Doit administratif | Armée | Atteinte disproportionnée au droit au respect de sa vie privée (Non) | Double nationalité | Double nationalité | Droits de la défense | Injonction du Gouvernement | Interdiction d’occuper certains emplois | Notification d’une lettre de demande d’explication | Perte de la nationalité française | Retrait de la nationalité française
Conseil d'Etat, 25 janvier 2023, M. C. c/ Ministre de l’Intérieur et des Outre-Mer, Req. n° 466223
L'article 23-8 du code civil dispose que : "Perd la nationalité française le Français qui, occupant un emploi dans une armée ou un service public étranger ou dans une organisation internationale dont la France ne fait pas partie ou plus généralement leur apportant son concours, n'a pas résigné son emploi ou cessé son concours nonobstant l'injonction qui lui en aura été faite par le Gouvernement. L'intéressé sera, par décret en Conseil d'Etat, déclaré avoir perdu la nationalité française si, dans le délai fixé par l'injonction, délai qui ne peut être inférieur à quinze jours et supérieur à deux mois, il n'a pas mis fin à son activité". Par ailleurs, en vertu des dispositions de l'article 27-3 du code civil, "Les décrets qui portent perte pour l'une des causes prévues aux articles 23-7 et 23-8 ou déchéance de la nationalité française sont pris, l'intéressé entendu ou appelé à produire ses observations".

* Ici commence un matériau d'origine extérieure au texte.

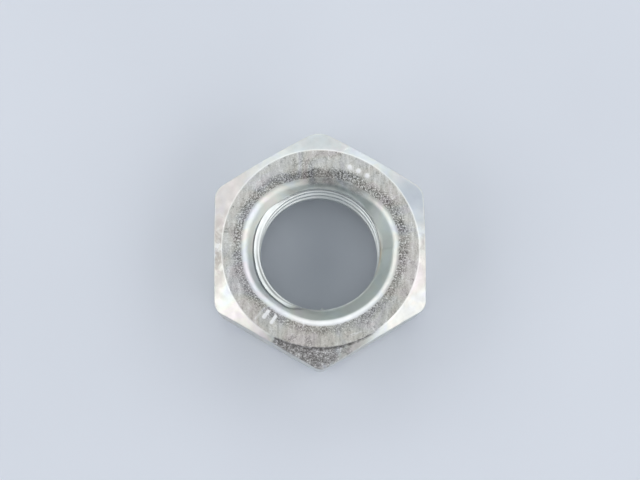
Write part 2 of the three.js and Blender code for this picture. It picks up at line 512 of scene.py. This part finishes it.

En l’espèce, il ressort des pièces du dossier que le Ministre de l'Intérieur a invité le justiciable à produire ses observations par un pli recommandé dont l'avis de réception a été signé le 12 novembre 2021. Le justiciable n'établit pas que ce pli aurait été retiré par une tierce personne qui n'avait pas qualité pour recevoir les courriers recommandés qui lui étaient destinés. Par suite, la lettre doit être considérée comme lui ayant été régulièrement notifiée et le moyen tiré de ce que le décret attaqué serait illégal faute pour l'intéressé d'avoir pu présenter ses observations en défense ne peut qu'être écarté.
Il ressort encore des pièces du dossier, ainsi que l'attestent notamment un certificat de situation administrative délivré le 30 juillet 2020 par le Directeur Général des ressources humaines du Ministère de la Défense Nationale de la République du CONGO ainsi qu'un compte-rendu daté du 30 novembre 2021 adressé au commandant de l'Ecole Militaire Interarmes de SAINT-CYR, où il effectuait un stage en tant qu'élève officier étranger, que le justiciable sert effectivement dans l'armée congolaise. Il s'ensuit que le moyen tiré de ce que ce dernier n'occuperait pas un emploi dans l'armée de la République du CONGO manque en fait.
Il ressort également des pièces du dossier que l'injonction de résigner son emploi a été notifiée au justiciable le 3 juin 2021. S'il soutient qu'ayant intégré l'Ecole Militaire de COËTQUIDAN en 2020 dans le cadre d'une coopération entre la République du CONGO et la FRANCE, sa qualité d'élève officier international lui faisait interdiction de répondre positivement à l'injonction de renoncer à son emploi, il ne saurait à cet effet utilement invoquer le bénéfice d'une instruction ministérielle du 22 novembre 2017 qui se borne en tout état de cause à préciser le statut des étrangers accueillis dans des organismes de formation relevant du Ministère des Armées.
Il ressort enfin des pièces du dossier que le justiciable, s'il est entré en France en 2004, n'a acquis la nationalité française qu'en octobre 2019. Par suite le décret attaqué n'a en tout état de cause, eu égard aux motifs qui le fondent, pas porté une atteinte disproportionnée au droit au respect de sa vie privée garanti par l'article 8 de la Convention Européenne de Sauvegarde des Droits de l'Homme et des Libertés Fondamentales. En outre ce décret est par lui-même dépourvu d'effet sur le territoire français de l'intéressé comme sur ses liens avec les membres de sa famille.
Il résulte de tout ce qui précède que le justiciable n'est pas fondé à demander l'annulation pour excès de pouvoir du décret lui retirant la nationalité française.